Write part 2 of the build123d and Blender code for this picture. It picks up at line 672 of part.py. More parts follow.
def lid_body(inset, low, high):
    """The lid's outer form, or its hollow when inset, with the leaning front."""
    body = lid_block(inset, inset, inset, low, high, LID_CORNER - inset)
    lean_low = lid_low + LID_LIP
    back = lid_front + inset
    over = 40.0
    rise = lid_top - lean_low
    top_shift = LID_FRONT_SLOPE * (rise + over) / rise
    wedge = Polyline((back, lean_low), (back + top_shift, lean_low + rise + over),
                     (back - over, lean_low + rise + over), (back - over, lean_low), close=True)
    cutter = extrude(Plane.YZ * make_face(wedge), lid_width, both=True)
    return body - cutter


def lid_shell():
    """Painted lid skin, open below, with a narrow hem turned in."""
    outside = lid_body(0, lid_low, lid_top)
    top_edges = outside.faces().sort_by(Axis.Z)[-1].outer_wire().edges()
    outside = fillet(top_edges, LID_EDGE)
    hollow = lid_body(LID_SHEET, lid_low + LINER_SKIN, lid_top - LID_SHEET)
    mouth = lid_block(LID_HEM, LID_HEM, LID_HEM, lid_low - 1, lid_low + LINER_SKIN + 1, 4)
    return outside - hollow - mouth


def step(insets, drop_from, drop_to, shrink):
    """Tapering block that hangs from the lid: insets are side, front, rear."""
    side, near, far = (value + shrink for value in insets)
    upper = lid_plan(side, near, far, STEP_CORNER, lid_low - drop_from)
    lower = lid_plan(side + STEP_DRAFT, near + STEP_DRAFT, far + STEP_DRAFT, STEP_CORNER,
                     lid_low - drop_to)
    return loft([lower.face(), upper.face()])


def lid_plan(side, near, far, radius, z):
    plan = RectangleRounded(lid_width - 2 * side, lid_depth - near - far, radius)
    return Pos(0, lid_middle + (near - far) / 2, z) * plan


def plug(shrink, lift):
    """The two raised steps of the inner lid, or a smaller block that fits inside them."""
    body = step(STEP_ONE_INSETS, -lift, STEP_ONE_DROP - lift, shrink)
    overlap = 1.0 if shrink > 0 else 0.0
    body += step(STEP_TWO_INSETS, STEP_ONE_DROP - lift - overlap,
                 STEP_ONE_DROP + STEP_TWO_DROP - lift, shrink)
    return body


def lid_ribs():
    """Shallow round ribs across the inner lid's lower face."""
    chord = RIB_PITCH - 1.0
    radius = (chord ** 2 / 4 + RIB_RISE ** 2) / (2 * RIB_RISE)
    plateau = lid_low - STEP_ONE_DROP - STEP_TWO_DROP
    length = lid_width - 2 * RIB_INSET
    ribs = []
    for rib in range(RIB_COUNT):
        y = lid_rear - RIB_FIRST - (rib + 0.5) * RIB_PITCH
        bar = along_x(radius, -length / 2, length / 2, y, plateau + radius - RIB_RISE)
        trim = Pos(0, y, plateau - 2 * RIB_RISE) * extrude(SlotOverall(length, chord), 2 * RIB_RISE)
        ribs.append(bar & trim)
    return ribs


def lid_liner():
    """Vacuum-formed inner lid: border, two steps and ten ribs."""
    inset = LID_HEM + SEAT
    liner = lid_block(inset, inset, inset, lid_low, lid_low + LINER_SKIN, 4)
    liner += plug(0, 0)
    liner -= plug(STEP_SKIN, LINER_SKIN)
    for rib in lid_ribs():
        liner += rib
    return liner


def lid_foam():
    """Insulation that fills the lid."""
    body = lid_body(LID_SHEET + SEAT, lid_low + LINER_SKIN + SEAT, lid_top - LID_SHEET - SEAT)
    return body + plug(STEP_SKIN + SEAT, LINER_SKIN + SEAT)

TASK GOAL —
Reproduce every line of the data verbatim.

FINISHED TASK —
Write part 2 of the build123d and Blender code for this picture. It picks up at line 672 of part.py. More parts follow.
def lid_body(inset, low, high):
    """The lid's outer form, or its hollow when inset, with the leaning front."""
    body = lid_block(inset, inset, inset, low, high, LID_CORNER - inset)
    lean_low = lid_low + LID_LIP
    back = lid_front + inset
    over = 40.0
    rise = lid_top - lean_low
    top_shift = LID_FRONT_SLOPE * (rise + over) / rise
    wedge = Polyline((back, lean_low), (back + top_shift, lean_low + rise + over),
                     (back - over, lean_low + rise + over), (back - over, lean_low), close=True)
    cutter = extrude(Plane.YZ * make_face(wedge), lid_width, both=True)
    return body - cutter


def lid_shell():
    """Painted lid skin, open below, with a narrow hem turned in."""
    outside = lid_body(0, lid_low, lid_top)
    top_edges = outside.faces().sort_by(Axis.Z)[-1].outer_wire().edges()
    outside = fillet(top_edges, LID_EDGE)
    hollow = lid_body(LID_SHEET, lid_low + LINER_SKIN, lid_top - LID_SHEET)
    mouth = lid_block(LID_HEM, LID_HEM, LID_HEM, lid_low - 1, lid_low + LINER_SKIN + 1, 4)
    return outside - hollow - mouth


def step(insets, drop_from, drop_to, shrink):
    """Tapering block that hangs from the lid: insets are side, front, rear."""
    side, near, far = (value + shrink for value in insets)
    upper = lid_plan(side, near, far, STEP_CORNER, lid_low - drop_from)
    lower = lid_plan(side + STEP_DRAFT, near + STEP_DRAFT, far + STEP_DRAFT, STEP_CORNER,
                     lid_low - drop_to)
    return loft([lower.face(), upper.face()])


def lid_plan(side, near, far, radius, z):
    plan = RectangleRounded(lid_width - 2 * side, lid_depth - near - far, radius)
    return Pos(0, lid_middle + (near - far) / 2, z) * plan


def plug(shrink, lift):
    """The two raised steps of the inner lid, or a smaller block that fits inside them."""
    body = step(STEP_ONE_INSETS, -lift, STEP_ONE_DROP - lift, shrink)
    overlap = 1.0 if shrink > 0 else 0.0
    body += step(STEP_TWO_INSETS, STEP_ONE_DROP - lift - overlap,
                 STEP_ONE_DROP + STEP_TWO_DROP - lift, shrink)
    return body


def lid_ribs():
    """Shallow round ribs across the inner lid's lower face."""
    chord = RIB_PITCH - 1.0
    radius = (chord ** 2 / 4 + RIB_RISE ** 2) / (2 * RIB_RISE)
    plateau = lid_low - STEP_ONE_DROP - STEP_TWO_DROP
    length = lid_width - 2 * RIB_INSET
    ribs = []
    for rib in range(RIB_COUNT):
        y = lid_rear - RIB_FIRST - (rib + 0.5) * RIB_PITCH
        bar = along_x(radius, -length / 2, length / 2, y, plateau + radius - RIB_RISE)
        trim = Pos(0, y, plateau - 2 * RIB_RISE) * extrude(SlotOverall(length, chord), 2 * RIB_RISE)
        ribs.append(bar & trim)
    return ribs


def lid_liner():
    """Vacuum-formed inner lid: border, two steps and ten ribs."""
    inset = LID_HEM + SEAT
    liner = lid_block(inset, inset, inset, lid_low, lid_low + LINER_SKIN, 4)
    liner += plug(0, 0)
    liner -= plug(STEP_SKIN, LINER_SKIN)
    for rib in lid_ribs():
        liner += rib
    return liner


def lid_foam():
    """Insulation that fills the lid."""
    body = lid_body(LID_SHEET + SEAT, lid_low + LINER_SKIN + SEAT, lid_top - LID_SHEET - SEAT)
    return body + plug(STEP_SKIN + SEAT, LINER_SKIN + SEAT)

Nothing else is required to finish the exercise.